How to time the switch if your violation is aging out soon

If your SR-22 requirement expires within 12 months of your 180-day mark, coordinate your carrier shop with your filing termination date. Some carriers will quote you as a standard risk 60–90 days before your SR-22 requirement ends, especially if the violation that triggered filing is 3+ years old. Others will not quote you without SR-22 until the filing formally terminates. Binding a new policy as a standard risk 30 days before your SR-22 expires eliminates one renewal cycle in the non-standard market. If your filing ends in month 10 of your current term, shop standard market carriers in month 8. If they decline, fall back to non-standard renewal. If they quote, bind the new policy with an effective date matching your SR-22 termination date and your old policy's expiration.
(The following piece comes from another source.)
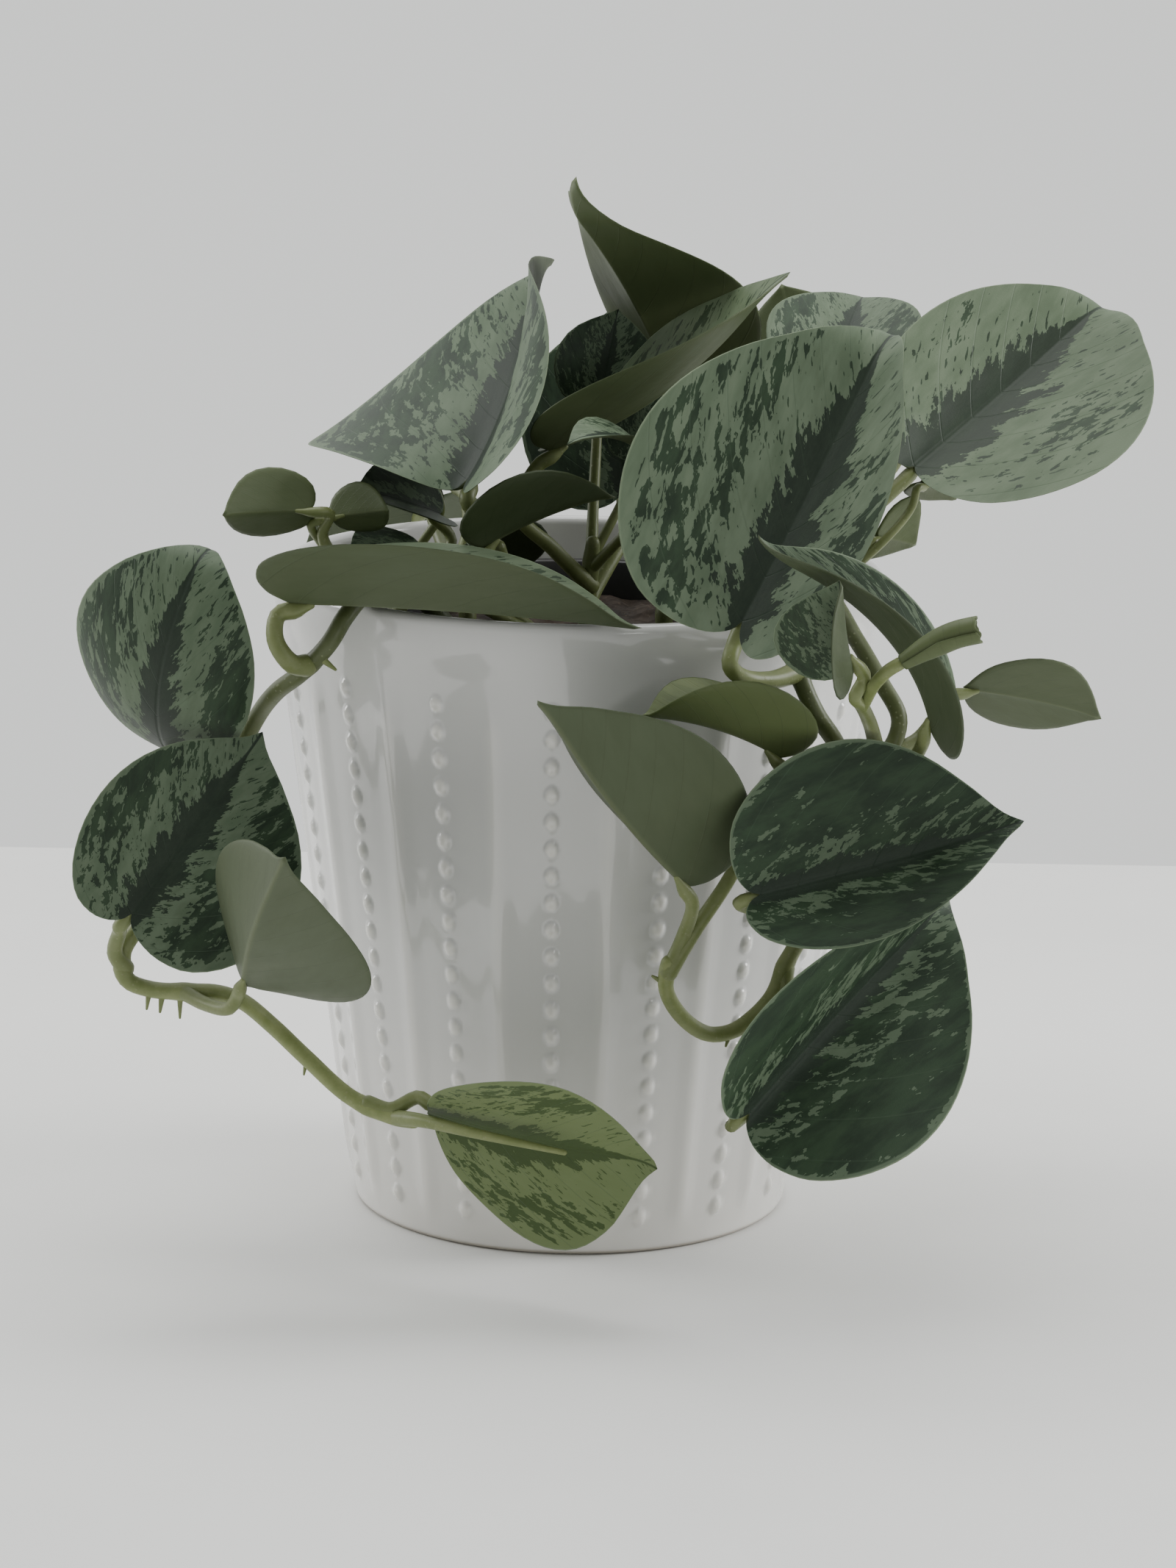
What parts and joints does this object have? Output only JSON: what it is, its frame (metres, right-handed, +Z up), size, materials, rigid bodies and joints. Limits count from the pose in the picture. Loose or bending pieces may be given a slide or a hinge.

Your old carrier's SR-22 filing terminates, the state receives notice, and your new carrier writes you without SR-22 from day one. Most states do not require you to notify the DMV when your SR-22 filing period ends. The carrier files the SR-22 termination notice automatically when your policy ends or converts to non-SR-22. Confirm with your new carrier that they will not file SR-22 if your requirement has expired. Some carriers auto-file SR-22 for any driver with a filing history unless you explicitly request standard coverage. Binding a policy as standard risk when you still have 60 days of required SR-22 remaining will trigger a lapse notice in most states.